§ **Stored data**

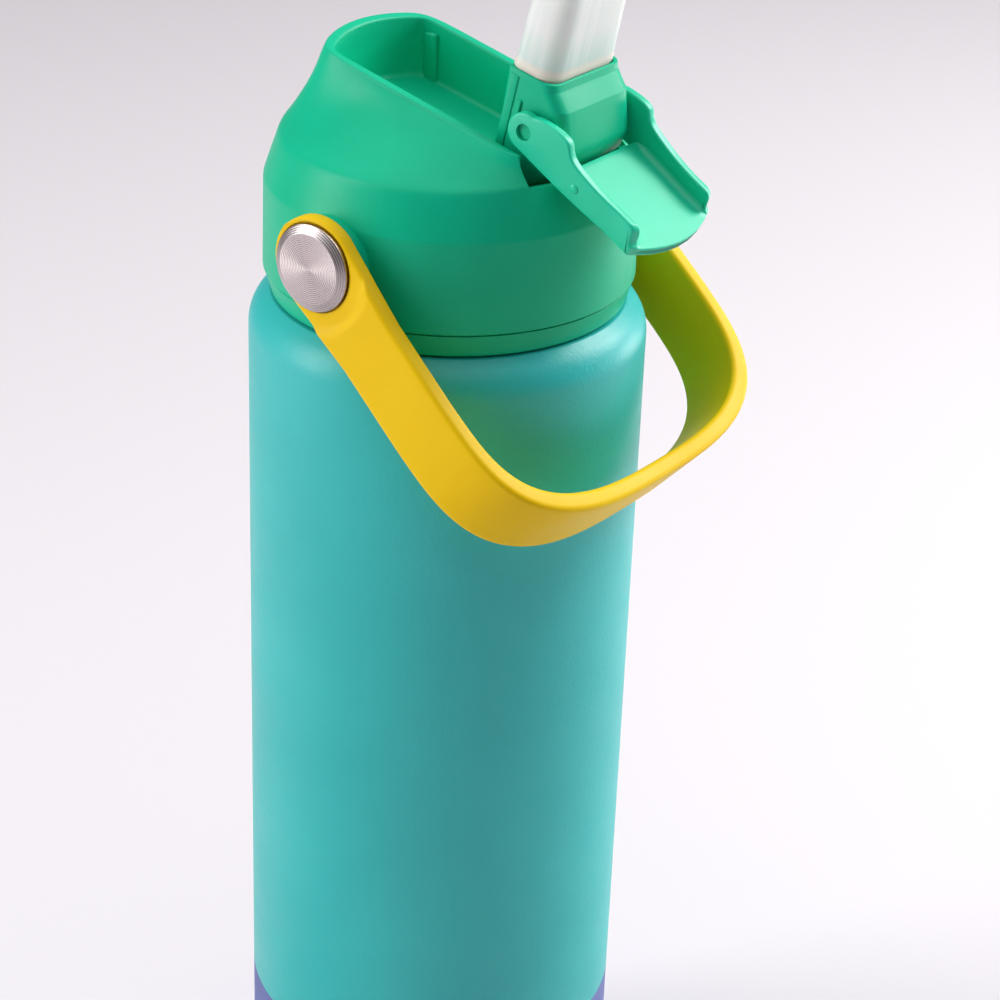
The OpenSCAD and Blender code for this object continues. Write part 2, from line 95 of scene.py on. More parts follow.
camera_turn = radians(-54.094)
camera_rise = radians(27.12)
camera_roll = radians(2.19)
back = Vector((sin(camera_turn) * cos(camera_rise), -cos(camera_turn) * cos(camera_rise), sin(camera_rise)))
level = Vector((cos(camera_turn), sin(camera_turn), 0))
upward = level.cross(-back)
right = cos(camera_roll) * level + sin(camera_roll) * upward
top = cos(camera_roll) * upward - sin(camera_roll) * level
camera_data = bpy.data.cameras.new("camera")
camera_data.lens = 97.03
camera_data.sensor_width = 36
camera_data.clip_start = 0.01
camera = bpy.data.objects.new("camera", camera_data)
camera_facing = Matrix((right, top, back)).transposed().to_4x4()
camera.matrix_world = Matrix.Translation((-0.3627, -0.2760, 0.3846)) @ camera_facing
scene.collection.objects.link(camera)
scene.camera = camera

# ---- Silicone boot ----------------------------------------------------------
# A soft silicone cup pushed over the steel base, flush with the body above it.
# It is moulded in one shot, with a rounded foot and a shallow ring pressed into its underside.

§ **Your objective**
Please return the data above exactly as given.

§ **Task answer**
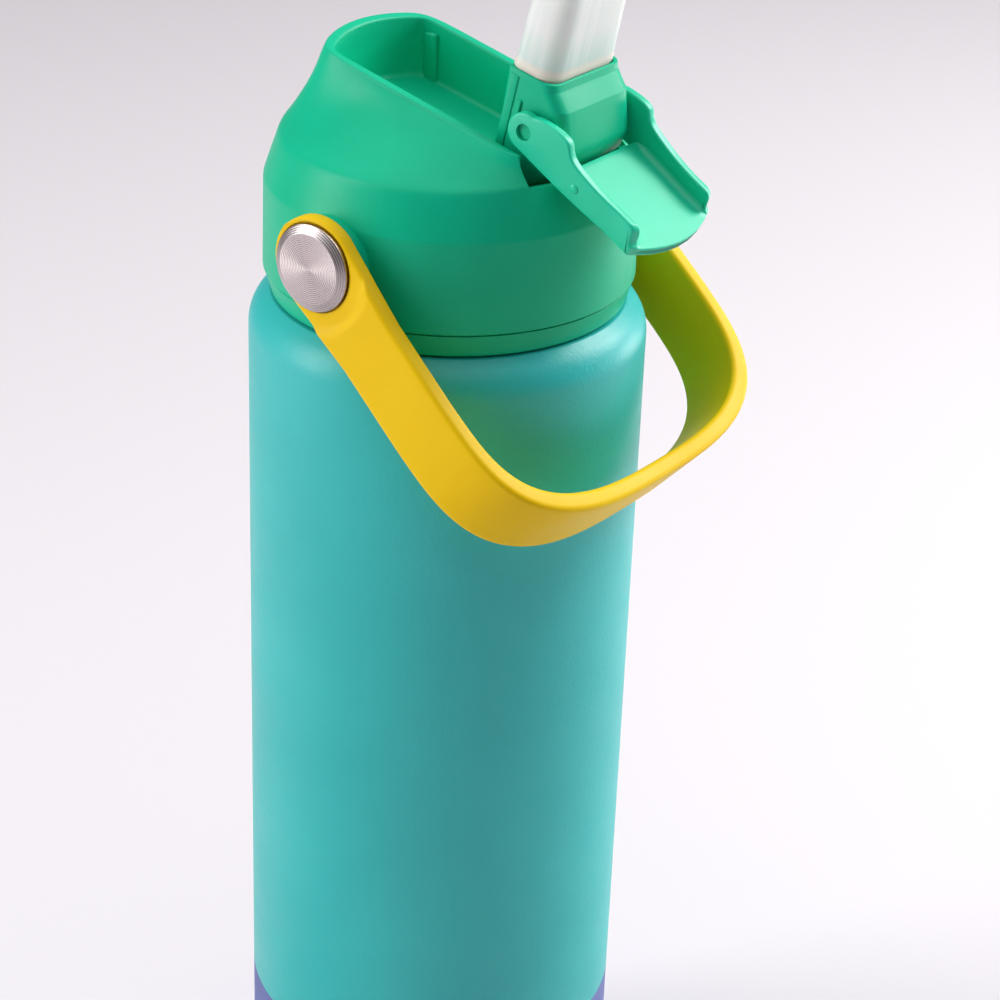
The OpenSCAD and Blender code for this object continues. Write part 2, from line 95 of scene.py on. More parts follow.
camera_turn = radians(-54.094)
camera_rise = radians(27.12)
camera_roll = radians(2.19)
back = Vector((sin(camera_turn) * cos(camera_rise), -cos(camera_turn) * cos(camera_rise), sin(camera_rise)))
level = Vector((cos(camera_turn), sin(camera_turn), 0))
upward = level.cross(-back)
right = cos(camera_roll) * level + sin(camera_roll) * upward
top = cos(camera_roll) * upward - sin(camera_roll) * level
camera_data = bpy.data.cameras.new("camera")
camera_data.lens = 97.03
camera_data.sensor_width = 36
camera_data.clip_start = 0.01
camera = bpy.data.objects.new("camera", camera_data)
camera_facing = Matrix((right, top, back)).transposed().to_4x4()
camera.matrix_world = Matrix.Translation((-0.3627, -0.2760, 0.3846)) @ camera_facing
scene.collection.objects.link(camera)
scene.camera = camera

# ---- Silicone boot ----------------------------------------------------------
# A soft silicone cup pushed over the steel base, flush with the body above it.
# It is moulded in one shot, with a rounded foot and a shallow ring pressed into its underside.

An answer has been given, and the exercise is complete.